Nos cálculos da Pastoral, para algumas comunidades o custo do transporte para retirar o dinheiro é maior do que o que é oferecido. “Tem lugares em que custa R$ 90 para um ribeirinho chegar até um ponto de coleta”, afirma a coordenadora da Pastoral da Terra.
Para Viana, há uma percepção equivocada sobre o valor e o escopo do projeto. “A intenção não é pagar salário, é uma compensação. Mas o mais importante é como fazer essas comunidades gerarem renda de forma sustentável.”
De acordo com ele, o projeto inclui uma verba (R$ 4 mil por comunidade por ano) para apoiar iniciativas que criem fontes de renda sustentáveis, além de uma segunda verba (R$ 8 mil por comunidade por ano) para investir na infra-estrutura social.
Figueira, do Partido Verde, afirma que no papel a idéia é boa, mas acusa o governo de administrar mal e avançar lentamente.
Viana admite que o projeto ainda está em sua fase inicial, mas argumenta que parte das críticas que a iniciativa vem recebendo tem motivação política. “Existem muitos interesses políticos por trás de todas as avaliações.”
Os defensores do Bolsa Floresta dizem acreditar tanto no projeto que gostariam de vê-lo reproduzido em reservas federais. Para os críticos, antes de isso acontecer, será preciso provar que a idéia realmente funciona.
Para ribeirinhos, Bolsa Floresta é pequeno mas ajuda
Os primeiros ribeirinhos a receber o Bolsa Floresta, o programa de compensação do governo do Amazonas para preservação ambiental, dizem que ele representa uma pequena ajuda, mas que ainda estão esperando por mais recursos.
“Não é muito, mas é uma pequena ajuda”, diz o líder de comunidade Edivaldo Correa, que mora em um dos 20 agrupamentos da reserva de Uatumã, ao norte de Manaus. Para ele, o que falta agora é que as novas fases do programa sejam liberadas.
O Bolsa Floresta foi lançado em setembro do ano passado e prevê ajuda direta às famílias que moram em reservas ambientais do Estado (R$ 50 por mês) e ajuda às comunidades. Em troca, a floresta tem que ser preservada.
“Nós estamos esperando que liberem o dinheiro para ajudar a comunidade”, diz Correa. Na pequena vila em que mora, à beira do rio Uatumã, ao norte de Manaus, há casas de 14 famílias, uma escola e um galpão em que funciona a sede a associação de moradores da região.
Uma visita a esses dois prédios deixa claro que falta investimento público no local – a escola, por exemplo, tem apenas uma sala com carteiras gastas e paredes e janelas que deixam passar água da chuva.
Iniciativa
O programa do governo da Amazônia prevê, além do pagamento por família, uma verba de R$ 4 mil por comunidade para apoiar iniciativas que criem fontes de renda sustentáveis e uma verba de R$ 8 mil por comunidade para investir na infra-estrutura social.
Também está prevista uma verba de 10% do que é pago para as famílias para apoiar as associações locais.
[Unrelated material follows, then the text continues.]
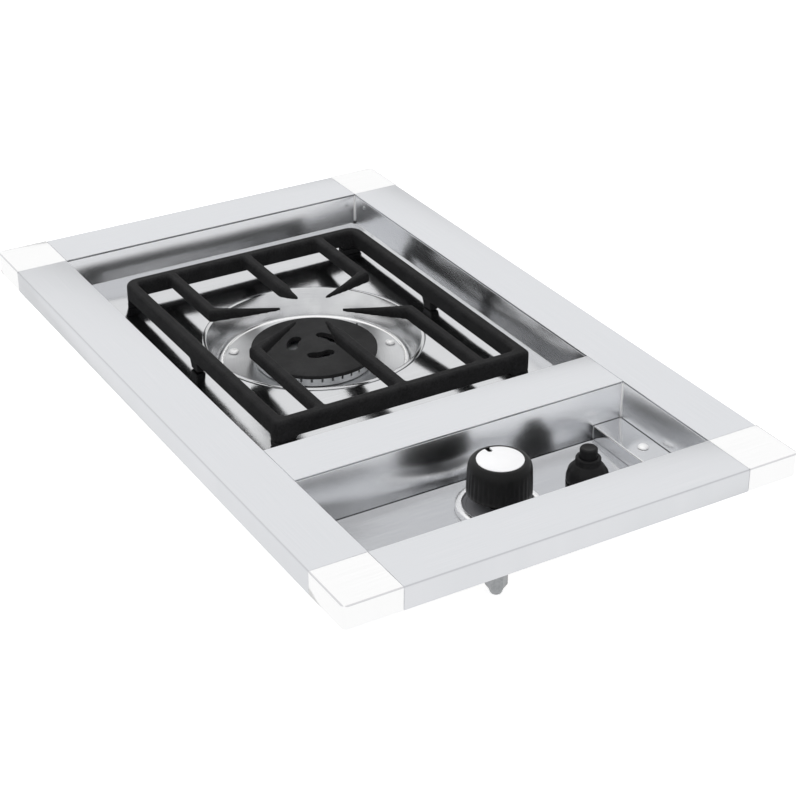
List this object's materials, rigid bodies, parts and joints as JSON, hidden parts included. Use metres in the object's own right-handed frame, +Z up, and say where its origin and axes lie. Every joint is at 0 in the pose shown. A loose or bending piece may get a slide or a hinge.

O dinheiro ainda não chegou na comunidade de Correa.
“Disseram que o dinheiro vai ser liberado, mas que precisamos que mais famílias se cadastrem”, afirma o ribeirinho.
Uma das intenções do programa, segundo seus idealizadores, é que os beneficiados retirem documentos de identidade, algo raro em várias comunidades da região.
Virgílio Viana, ex-secretário do Meio Ambiente do governo do Amazonas que ajudou a desenhar o programa, diz que a intenção é “ajudar os beneficiados a se tornarem cidadãos”.
Essa exigência, porém, afeta a velocidade do cadastramento. O ribeirinho Edsomar Soares e sua mulher Raine Mendes da Silva são um exemplo. “Eu ainda não me registrei por causa dos documentos”, diz Raine. Como a mulher da casa, ela é a pessoa que deve retirar a ajuda.
Para os dois, R$ 50 é pouco, mas deve ajudar. “Sempre ajuda”, diz Raine, diante dos quatro filhos e de uma casa feita de madeira e barro extremamente simples.